Give only the number of lines in the data that contain the word "frame".

■ ■ ■ ■ ■

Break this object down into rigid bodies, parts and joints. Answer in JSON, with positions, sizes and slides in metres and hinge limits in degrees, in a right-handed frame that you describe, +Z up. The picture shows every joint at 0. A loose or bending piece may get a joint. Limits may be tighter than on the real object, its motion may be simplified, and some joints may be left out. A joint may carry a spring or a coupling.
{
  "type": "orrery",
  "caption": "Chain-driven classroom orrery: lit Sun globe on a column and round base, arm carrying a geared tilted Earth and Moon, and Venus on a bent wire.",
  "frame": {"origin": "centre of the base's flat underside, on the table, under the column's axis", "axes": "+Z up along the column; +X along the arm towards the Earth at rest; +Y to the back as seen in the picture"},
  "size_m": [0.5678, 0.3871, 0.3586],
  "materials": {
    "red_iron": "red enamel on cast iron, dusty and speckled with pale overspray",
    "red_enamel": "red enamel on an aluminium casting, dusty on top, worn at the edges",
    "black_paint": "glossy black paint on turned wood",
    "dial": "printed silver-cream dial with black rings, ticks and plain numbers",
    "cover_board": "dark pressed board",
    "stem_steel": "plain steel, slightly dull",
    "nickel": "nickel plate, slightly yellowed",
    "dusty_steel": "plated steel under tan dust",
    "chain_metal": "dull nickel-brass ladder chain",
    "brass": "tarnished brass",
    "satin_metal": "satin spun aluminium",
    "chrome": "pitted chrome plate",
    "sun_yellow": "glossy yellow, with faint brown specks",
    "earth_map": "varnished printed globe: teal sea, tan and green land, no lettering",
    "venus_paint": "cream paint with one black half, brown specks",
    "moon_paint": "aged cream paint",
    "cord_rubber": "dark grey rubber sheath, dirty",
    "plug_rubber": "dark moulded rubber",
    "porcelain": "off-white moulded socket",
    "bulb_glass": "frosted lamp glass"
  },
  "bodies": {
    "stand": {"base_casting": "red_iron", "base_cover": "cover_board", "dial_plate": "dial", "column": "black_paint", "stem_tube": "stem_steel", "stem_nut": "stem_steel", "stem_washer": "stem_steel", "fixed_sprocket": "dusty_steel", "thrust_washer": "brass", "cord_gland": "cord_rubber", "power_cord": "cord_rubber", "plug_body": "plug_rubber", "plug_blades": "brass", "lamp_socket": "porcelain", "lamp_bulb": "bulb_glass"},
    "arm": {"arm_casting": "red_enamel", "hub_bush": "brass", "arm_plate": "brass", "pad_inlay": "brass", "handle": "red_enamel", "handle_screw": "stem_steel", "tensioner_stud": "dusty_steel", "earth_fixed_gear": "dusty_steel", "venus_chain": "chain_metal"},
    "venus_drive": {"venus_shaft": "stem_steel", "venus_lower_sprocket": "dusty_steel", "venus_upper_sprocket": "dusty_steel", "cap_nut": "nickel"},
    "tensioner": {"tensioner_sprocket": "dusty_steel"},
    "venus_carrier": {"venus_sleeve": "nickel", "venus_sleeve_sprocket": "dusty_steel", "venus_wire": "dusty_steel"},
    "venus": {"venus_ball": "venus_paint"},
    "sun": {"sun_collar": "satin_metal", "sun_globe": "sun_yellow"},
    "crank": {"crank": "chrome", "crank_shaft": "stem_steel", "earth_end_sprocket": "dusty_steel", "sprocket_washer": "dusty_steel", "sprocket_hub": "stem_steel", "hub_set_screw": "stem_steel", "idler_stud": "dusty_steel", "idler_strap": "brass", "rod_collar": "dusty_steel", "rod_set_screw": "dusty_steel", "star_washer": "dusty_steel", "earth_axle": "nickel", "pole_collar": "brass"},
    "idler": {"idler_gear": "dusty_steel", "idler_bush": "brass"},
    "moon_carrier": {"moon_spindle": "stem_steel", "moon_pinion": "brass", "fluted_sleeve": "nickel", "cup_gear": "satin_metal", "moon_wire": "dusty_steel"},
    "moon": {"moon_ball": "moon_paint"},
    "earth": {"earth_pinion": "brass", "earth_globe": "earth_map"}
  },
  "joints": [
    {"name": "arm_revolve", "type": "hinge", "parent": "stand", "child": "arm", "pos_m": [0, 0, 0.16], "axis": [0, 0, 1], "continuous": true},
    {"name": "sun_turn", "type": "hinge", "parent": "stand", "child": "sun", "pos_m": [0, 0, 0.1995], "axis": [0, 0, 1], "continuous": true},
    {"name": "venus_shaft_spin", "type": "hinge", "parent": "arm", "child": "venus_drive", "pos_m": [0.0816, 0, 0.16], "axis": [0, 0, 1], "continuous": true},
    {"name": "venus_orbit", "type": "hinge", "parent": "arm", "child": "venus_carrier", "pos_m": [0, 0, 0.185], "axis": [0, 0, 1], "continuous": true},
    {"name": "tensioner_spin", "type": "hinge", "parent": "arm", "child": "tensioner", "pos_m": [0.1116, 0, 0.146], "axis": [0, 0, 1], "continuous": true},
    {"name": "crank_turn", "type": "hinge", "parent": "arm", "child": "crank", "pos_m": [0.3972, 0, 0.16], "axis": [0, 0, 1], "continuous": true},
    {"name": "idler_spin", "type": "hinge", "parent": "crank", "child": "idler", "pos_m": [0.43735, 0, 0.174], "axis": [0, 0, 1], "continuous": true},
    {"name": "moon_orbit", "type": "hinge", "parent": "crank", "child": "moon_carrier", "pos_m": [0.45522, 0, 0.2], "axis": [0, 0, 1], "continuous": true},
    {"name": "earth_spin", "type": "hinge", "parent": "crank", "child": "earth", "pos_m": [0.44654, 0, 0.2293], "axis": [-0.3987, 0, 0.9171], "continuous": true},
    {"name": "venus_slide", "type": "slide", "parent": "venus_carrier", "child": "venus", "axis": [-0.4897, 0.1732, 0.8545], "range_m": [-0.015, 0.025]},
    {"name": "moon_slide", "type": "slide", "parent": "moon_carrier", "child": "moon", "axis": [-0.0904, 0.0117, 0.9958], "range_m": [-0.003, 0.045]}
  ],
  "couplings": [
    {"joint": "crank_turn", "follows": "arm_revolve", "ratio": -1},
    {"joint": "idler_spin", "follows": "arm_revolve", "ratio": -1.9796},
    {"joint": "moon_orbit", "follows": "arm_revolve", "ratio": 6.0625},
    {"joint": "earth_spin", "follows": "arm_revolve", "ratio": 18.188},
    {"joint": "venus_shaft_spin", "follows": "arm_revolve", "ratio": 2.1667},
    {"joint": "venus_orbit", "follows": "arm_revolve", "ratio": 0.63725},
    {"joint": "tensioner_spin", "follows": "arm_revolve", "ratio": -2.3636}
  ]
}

■ ■ ■ ■ ■

■ ANSWER TO THIS TASK
2